Mit dem vierten Schritt, der Nachfolger- resp. der Käufersuche erfolgt dann die Suche nach Kaufinteressierten, und zwar in Übereinstimmung mit der ausgewählten Handlungsvariante. Verkaufsvorbereitungen wie Blindprofil, Unternehmensdokumentation; Kontaktnahme mit potentiellen Kaufinteressierten; Analyse der potentiellen Käuferinnen und Käufer sind wichtige Bestandteile dieser vierten Phase der Nachfolgeregelung.
Gegenstand des fünften Schrittes sind die Verhandlungen. Es müssen die Rollen der einzelnen Mitwirkenden klar definiert werden. Wer führt die Verhandlungen? Wenn die involvierte Fachperson die Verhandlungen führt, ist deren Verhandlungsmandat und deren Entscheidungskompetenzen klar zu definieren. Und auch der eigentlichen Verhandlungsstrategie kommt eine herausragende Bedeutung zu. Verhandlungen sind im Übrigen mit grosser Transparenz sowie mit grosser Fairness zu führen. Und sollten die potentiellen Vertragspartner in ihren Vorstellungen und Meinungen zu weit auseinanderliegen, so ist auch der klar zu begründende Abbruch der Verhandlungen ein wichtiger Teil des fünften Schrittes.

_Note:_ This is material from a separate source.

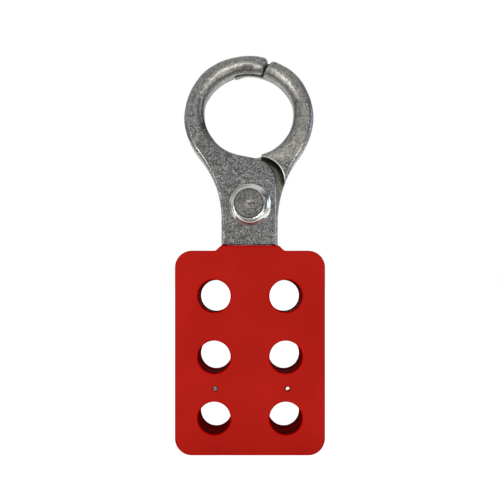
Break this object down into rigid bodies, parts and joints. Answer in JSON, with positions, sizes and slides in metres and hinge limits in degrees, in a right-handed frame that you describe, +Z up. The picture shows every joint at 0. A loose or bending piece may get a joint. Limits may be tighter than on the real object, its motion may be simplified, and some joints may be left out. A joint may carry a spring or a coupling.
{
  "type": "lockout hasp",
  "caption": "Scissor-action lockout hasp: half-lapped cast aluminium jaws that close into a ring, red moulded grips with padlock holes, one pivot rivet.",
  "frame": {"origin": "centre of the closed jaws' ring, on the plane where the two leaves meet", "axes": "+Z up from the grips to the jaws, -Y out of the front face, +X to the right seen from the front"},
  "size_m": [0.0604, 0.0147, 0.1624],
  "materials": {
    "cast_aluminium": "tumbled die casting, satin, fine rough skin on the flats",
    "red_grip": "smooth matte moulded vinyl",
    "rivet_steel": "bright plated, burnished bevel"
  },
  "bodies": {
    "rear_leaf": {"rear_jaw": "cast_aluminium", "rear_grip": "red_grip", "pivot_rivet": "rivet_steel"},
    "front_leaf": {"front_jaw": "cast_aluminium", "front_grip": "red_grip"}
  },
  "joints": [
    {"name": "leaf_pivot", "type": "hinge", "parent": "rear_leaf", "child": "front_leaf", "pos_m": [0, 0, -0.0354], "axis": [0, -1, 0], "range_deg": [0, 75]}
  ]
}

Das Erarbeiten der notwendigen Verträge ist Gegenstand des sechsten Schrittes des Nachfolgeregelungs-Prozesses. Neben den erforderlichen Übertragungsverträgen (u.a. Kaufvertrag) und den ergänzenden Vereinbarungen wie Arbeitsverträge, Mietverträge, Darlehensverträge oder Aktionärsbindungsverträge sind auch sog. «Steuer-Rulings» wesentlicher Teil der vertraglichen Nachfolgeregelung. Und der siebte Schritt ist dann die Umsetzung der Nachfolgereglung. In dieser Phase erfolgt auch die Information der Anspruchsgruppen, wie Mitarbeitende, Kundschaft, Lieferantenfirmen, aktuelle Kapitalgeber, Behörden und der interessierten Öffentlichkeit.